Saturday 23 September 2017

Rhapsody Tip #25 - Exporting just diagrams into existing DOORS modules (Intermediate)

Conventional Rhapsody Gateway usage would be to export a Rhapsody model as a surrogate module in DOORS with links to a formal module that contains the requirements. However, did you know that the Export Document to DOORS functionality can be used to add Rhapsody diagrams to an existing DOORS module? This can be useful for supplementing textual requirements with diagrammatic information that makes them easier to understand and conveys additional meaning. It's straight forward. However, the settings need to be done carefully to make it work as expected. This short video illustrates.

Key things to remember:
  • Set the Capture diagrams variable for the model (in the Project Configuration), re-analyze and make sure the diagrams are shown.
  • In the Export Document to DOORS dialog:
    - Filter out all the element types that are not diagrams (and parts of the model you don't want).
    - Check the box for Diagram images.
    - Check the box for Keep children of filtered elements.
    - Check the box for Do not maintain elements location.
    - Specify the DOORS login details (e.g. using a profile for the server)

Saturday 2 September 2017

Rhapsody Tip #24 - Using change events with flowports (Intermediate)

I've not posted in a while (I have a good excuse, I committed to do some volunteering work!).

I keep getting asked about Flow-ports and how to get them to work in Rhapsody, hence I thought I'd kick things off again by providing a video on this. My gut-feeling, SysML proxy-ports still lack the simplicity you can achieve with flow-ports (which, given they are the base of the Simulink integrations, are unlikely to go away in Rhapsody anytime soon).

Despite the introduction of proxy ports in SysML 1.3, flow-ports remain very useful when simulating systems. In this video I demonstrate how to use flow-ports in IBM Rational Rhapsody to transfer data values from Parts defined by different Blocks, and get the receiving Block to react to changes to the value in the transmitting Block. One of the good things about flow-ports is that they are multi-cast, e.g. it's possible to draw connectors to multiple parts. This, in combination with the fine granularity makes them very useful for simulating automotive systems.
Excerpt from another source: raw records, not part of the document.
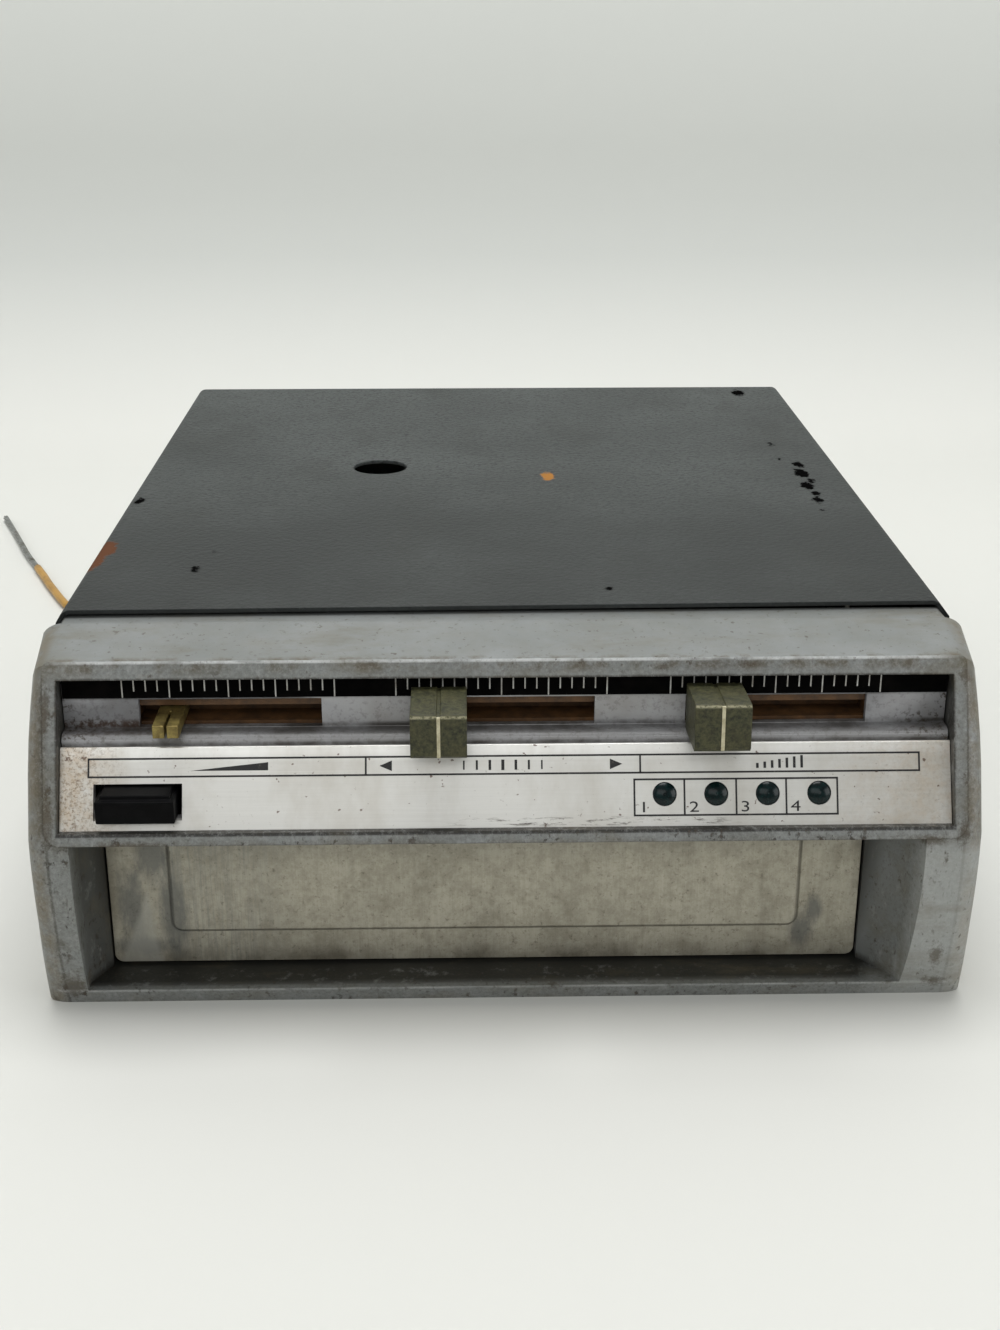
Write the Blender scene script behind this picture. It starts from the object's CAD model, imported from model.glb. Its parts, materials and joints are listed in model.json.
import math

import bmesh
import bpy
from mathutils import Matrix, Vector
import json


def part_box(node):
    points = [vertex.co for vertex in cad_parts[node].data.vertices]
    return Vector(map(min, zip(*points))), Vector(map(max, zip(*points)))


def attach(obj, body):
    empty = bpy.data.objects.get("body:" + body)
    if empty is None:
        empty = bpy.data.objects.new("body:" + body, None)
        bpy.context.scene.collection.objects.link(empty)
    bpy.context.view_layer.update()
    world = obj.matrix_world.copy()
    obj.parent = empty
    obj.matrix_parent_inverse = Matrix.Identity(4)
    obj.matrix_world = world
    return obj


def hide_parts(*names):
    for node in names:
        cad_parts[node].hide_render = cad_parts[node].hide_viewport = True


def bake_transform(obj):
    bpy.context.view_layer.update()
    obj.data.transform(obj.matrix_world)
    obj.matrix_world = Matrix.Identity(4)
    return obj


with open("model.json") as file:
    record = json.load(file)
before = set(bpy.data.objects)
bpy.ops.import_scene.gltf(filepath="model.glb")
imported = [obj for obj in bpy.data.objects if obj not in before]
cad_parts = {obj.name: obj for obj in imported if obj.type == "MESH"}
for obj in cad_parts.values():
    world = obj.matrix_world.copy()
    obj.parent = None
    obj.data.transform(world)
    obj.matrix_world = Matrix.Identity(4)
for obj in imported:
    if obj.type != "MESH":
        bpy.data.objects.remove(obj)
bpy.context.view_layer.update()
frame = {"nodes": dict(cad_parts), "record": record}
MM = 0.001

# ---- Camera -----------------------------------------------------------------
# The unit is seen from above its front, a hand's width left of the middle. The
# lens and the place were solved from the window, the rail and the cover's edges.
FRONT_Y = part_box("top_cover")[0].y  # the cover's front edge, where it meets the bezel
CAMERA_PLACE = Vector((-6.5 * MM, FRONT_Y - 275.6 * MM, 161.2 * MM))
CAMERA_PITCH = math.radians(21.43)
CAMERA_YAW = math.radians(1.19)

camera_data = bpy.data.cameras.new("camera")
camera_data.lens = 47.37
camera_data.sensor_width = 36
camera_data.clip_start = 0.01
camera = bpy.data.objects.new("camera", camera_data)
camera.location = CAMERA_PLACE
camera.rotation_euler = (math.pi / 2 - CAMERA_PITCH, 0, -CAMERA_YAW)
bpy.context.scene.collection.objects.link(camera)
bpy.context.scene.camera = camera
bpy.context.scene.view_settings.view_transform = "Standard"


# ---- Loose lead -------------------------------------------------------------
# Yellow vinyl wire out of the grommet in the rear panel. It drops to the table,
# runs out to the left, and ends in twisted tinned strands, cut and stripped.
def edge_point(x, y, z):
    """A point in metres from millimetres across, behind the bezel's back, and up."""
    return Vector((x * MM, FRONT_Y + y * MM, z * MM))


def srgb(r, g, b):
    """A colour written as it looks on screen, 0 to 255, as a linear one."""
    parts = [c / 255 for c in (r, g, b)]
    return [c / 12.92 if c <= 0.04045 else ((c + 0.055) / 1.055) ** 2.4 for c in parts] + [1]


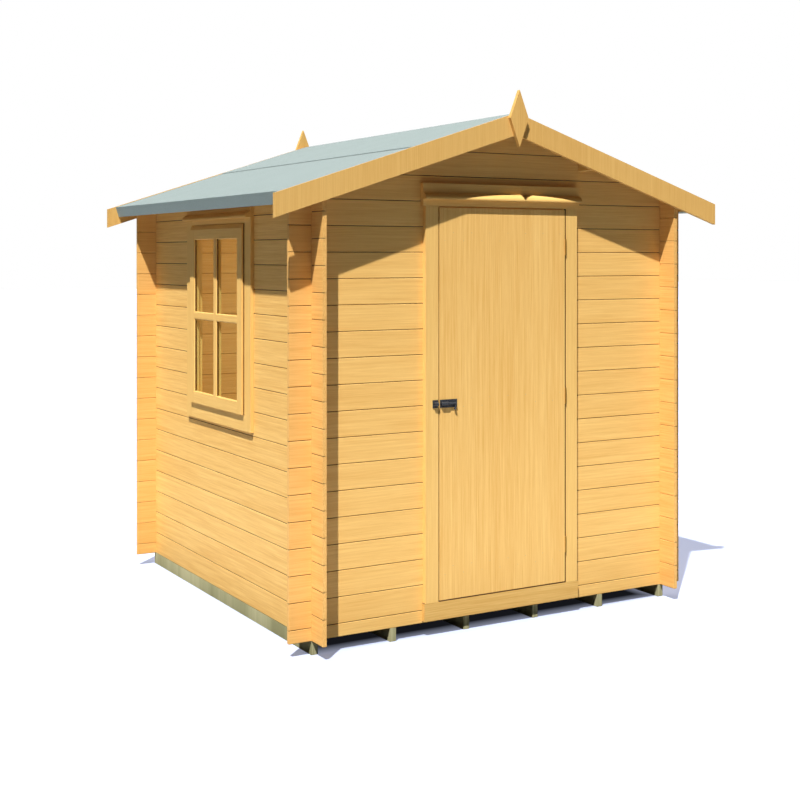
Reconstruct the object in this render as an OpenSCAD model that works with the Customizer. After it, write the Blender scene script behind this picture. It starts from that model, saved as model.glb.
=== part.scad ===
// Small garden log cabin: interlocking tongue-and-groove logs on bearers,
// an apex roof in felt, a ledged and braced door with a sliding bolt, and one
// window in the left wall. Millimetres, +Z up. The origin is on the ground
// under the centre of the plan, and the door faces -Y.

/* [Walls] */
// Width over the outer faces of the side walls
wall_w = 1950; // [1600:10:3000]
// Depth over the outer faces of the front and rear walls
wall_d = 1950; // [1600:10:3000]
// Height that one log adds to a wall
log_h = 114; // [95:1:140]
// Thickness of a log
log_t = 19; // [16:0.5:28]
// Full courses in a side wall
courses = 17; // [15:1:20]
// Length of the log ends past the crossing wall
stub = 105; // [60:5:160]

/* [Log joints] */
// Width of the tongue along the top of a log
tongue_w = 5; // [4:0.5:7]
// Height of the tongue
tongue_h = 7; // [5:0.5:9]
// Slack between a tongue and its groove, at each side and at the tip
tongue_slack = 0.6; // [0.3:0.1:1.5]
// Chamfer along the long edges of a log
chamfer = 2.5; // [1:0.25:4]
// Slack at each side of a corner notch
notch_slack = 0.5; // [0.2:0.1:1.5]
// Clearance between pieces that bear on each other
seat_gap = 0.3; // [0.2:0.05:0.6]

/* [Bearers and floor] */
// Number of bearers
bearer_count = 6; // [4:1:8]
// Width of a bearer
bearer_w = 30; // [25:1:60]
// Height of a bearer
bearer_h = 60; // [40:1:90]
// Thickness of the floor boards
floor_t = 16; // [12:1:28]
// Widest cover width of a floor board
floor_board_w = 96; // [80:1:140]
// Clearance round the floor
floor_margin = 4; // [2:1:10]

/* [Roof] */
// Pitch of the roof, degrees
pitch = 18; // [12:0.5:28]
// Height of the roof seat above the last full course of a side wall
eaves_lift = 8; // [3:1:20]
// Thickness of the roof boards
roof_t = 16; // [12:1:22]
// Widest cover width of a roof board
roof_board_w = 96; // [80:1:140]
// Thickness of the roofing felt
felt_t = 2.5; // [1.5:0.5:4]
// From the ridge to the lower edge of the ridge felt, along the slope
ridge_felt_len = 550; // [300:10:600]
// From a side wall to the ends of the roof boards
eaves_over = 178; // [120:1:240]
// From an end wall to the outer face of a bargeboard
gable_over = 129; // [115:1:220]
// Depth of the eaves battens, square to the slope
batten_d = 34; // [25:1:60]
// Width of the eaves battens, along the slope
batten_w = 28; // [20:1:50]
// Return of the felt under an eaves batten
felt_return = 20; // [10:1:28]
// Thickness of the bargeboards and finials
barge_t = 19; // [15:1:25]
// Depth of a bargeboard, square to the slope
barge_d = 96; // [80:1:120]
// From a side wall to the end of a bargeboard
barge_over = 230; // [200:1:300]
// Width of a purlin
purlin_w = 38; // [28:1:60]
// Depth of a purlin at its deeper face
purlin_h = 74; // [50:1:95]
// From the ridge to the inner face of a side purlin
purlin_x = 448; // [300:5:600]
// Width of a finial
finial_w = 100; // [70:1:130]
// Height of a finial's point above the bargeboards
finial_up = 102; // [60:1:140]
// From the top of the bargeboards down to a finial's widest place
finial_mid = 26; // [10:1:50]
// From the top of the bargeboards down to a finial's lower point
finial_down = 157; // [130:1:200]

/* [Door] */
// Width of the door leaf
leaf_w = 698; // [600:1:800]
// Gap round the door leaf
leaf_gap = 6; // [5:0.5:9]
// Thickness of the door boards
leaf_t = 16; // [14:1:22]
// Number of boards in the leaf
leaf_boards = 7; // [5:1:9]
// Width of the door jambs
jamb_w = 67; // [55:1:80]
// How far the door frame stands out from both wall faces
frame_proud = 23; // [18:1:30]
// Depth of the slots in the frames that take the log ends
slot_d = 24; // [15:1:35]
// Slack round the log ends in those slots
slot_slack = 0.6; // [0.3:0.1:2]
// Height of the door head
head_h = 102; // [80:1:120]
// How far the door head runs past the jambs at each end
head_past = 12; // [0:1:30]
// From the top of the door head up to the first joint above it
head_drop = 34; // [25:1:50]
// How far a cut-away log reaches in behind the door head or window surround
lap = 12; // [6:1:16]
// Room above the door and window heads for the logs to settle
settle_gap = 14; // [8:1:20]
// How far the door stops reach in behind the leaf
stop_w = 14; // [11:1:18]
// Height of the top of the threshold above the starter log
threshold_up = 33; // [25:1:45]
// How far the threshold's front runs down over the starter log
threshold_down = 47; // [30:1:50]
// How far the threshold runs past the jambs at each end
threshold_past = 6; // [2:1:30]
// How far the threshold stands out from the wall
threshold_proud = 23; // [18:1:30]
// Depth of the drip mouldings over the door and window
drip_d = 26; // [15:1:35]
// Height of the drip mouldings
drip_h = 28; // [20:1:40]
// Height of the drip moulding above the bottom of the door head
drip_up = 31; // [20:1:40]
// Width of the ledges and braces on the back of the door
ledge_w = 90; // [70:1:110]
// Thickness of the ledges and braces
ledge_t = 18; // [14:1:24]
// From the ends of the leaf to the middle of the nearest ledges
ledge_in = 130; // [90:5:250]

/* [Hinges and bolt] */
// Number of door hinges
hinge_count = 3; // [2:1:4]
// Height of a hinge
hinge_h = 76; // [60:2:100]
// Radius of the hinge knuckles
knuckle_r = 4; // [3.5:0.25:5]
// Radius of the hinge pins
pin_r = 2; // [1.5:0.25:2.5]
// Running clearance round the pins and the bolt
run_gap = 0.1; // [0.05:0.01:0.3]
// Thickness of the hinge leaves
hinge_t = 1.8; // [1.2:0.1:2]
// Distance of the hinge pins in front of the leaf
pin_out = 3.5; // [3.5:0.5:8]
// From the ends of the leaf to the middle of the nearest hinge
hinge_in = 175; // [120:5:300]
// Height of the bolt above the ground
bolt_z = 1035; // [900:5:1200]
// Radius of the bolt
bolt_r = 5; // [4:0.5:6]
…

While I admire the intent behind proxy-ports, I think there are practical reasons therefore why flow-ports persist as useful. They are also the basis of Simulink integration in Rhapsody, another reason why they are not going away quickly. The trick to using flow-ports for simulation in Rhapsody is to understand that it uses naming conventions. This video illustrations the use of a change event (e.g. chSpeed) and a setter (e.g. setVehSpeed), together with name equivalence between the flow-port and the value property/attribute to get it working for simulation.